Further reading: de Camp 1970, Donnelly 1973, Plato 1961, Scott-Elliot 1962.
AURUM SOLIS
An influential occult secret society in the late twentieth-century magical community, Aurum Solis (Latin for “gold of the sun”) was originally founded in 1897 by British occultists Charles Kingold and George Stanton. With interruptions during the two world wars, it remained active in a quiet way through the first two-thirds of the twentieth century. It suffered a short-lived schism in 1957, when a group of members broke away over differences in the initiation ritual; the group thus formed, the Ordo Sacri Verbi (Order of the Sacred Word), rejoined the Aurum Solis when it was reconstituted in 1971.

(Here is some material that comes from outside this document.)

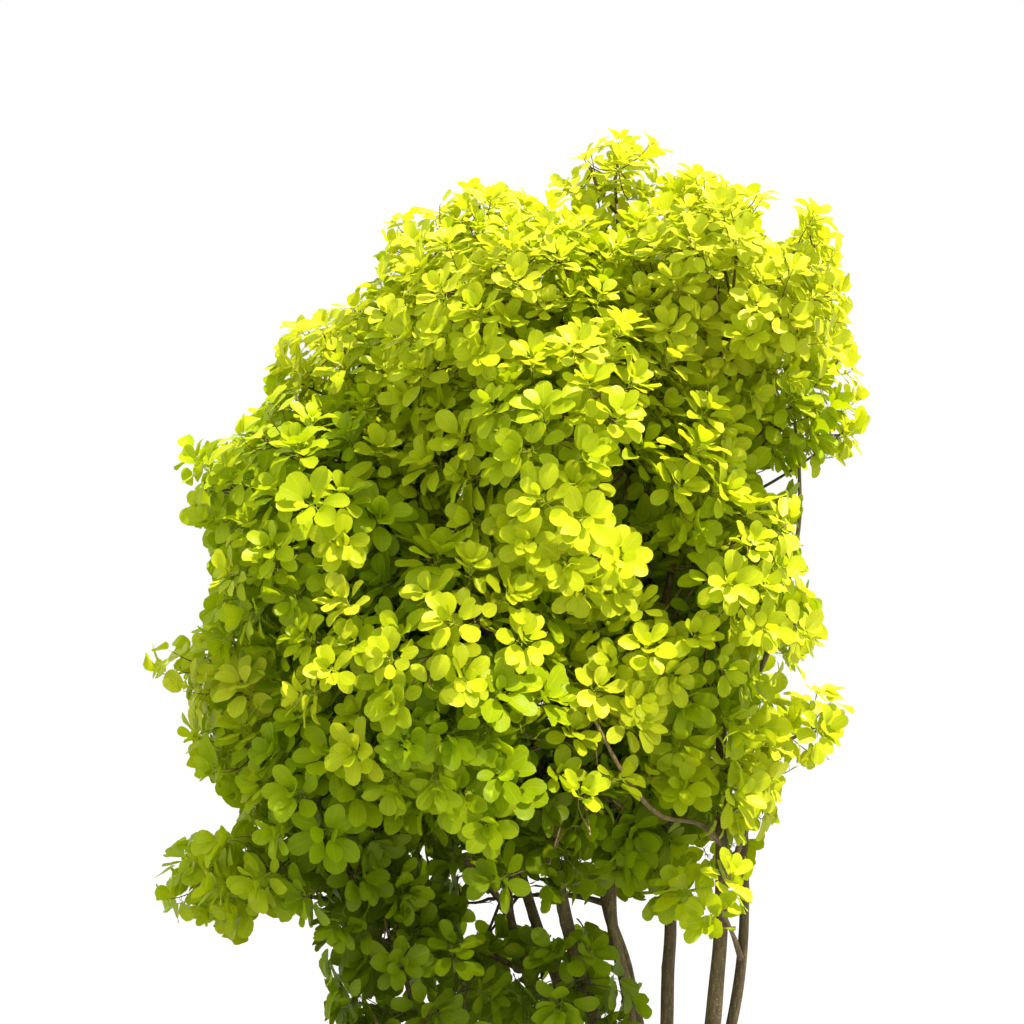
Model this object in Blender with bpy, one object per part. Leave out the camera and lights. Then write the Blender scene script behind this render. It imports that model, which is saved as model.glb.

At the time of its reconstitution, the Aurum Solis came under the leadership of Vivian and Leon Barcynski, two London occultists who set out to break the Aurum Solis out of its rut of obscurity. Using the pen names Melita Denning and Osborne Phillips, the Barcynskis published books on the teachings of the Aurum Solis that vaulted the society into prominence throughout the English-speaking occult scene. It has had its ups and downs since that time, but remains active in Britain. The Aurum Solis symbolism and techniques covered in their books have also influenced occultists throughout the western world.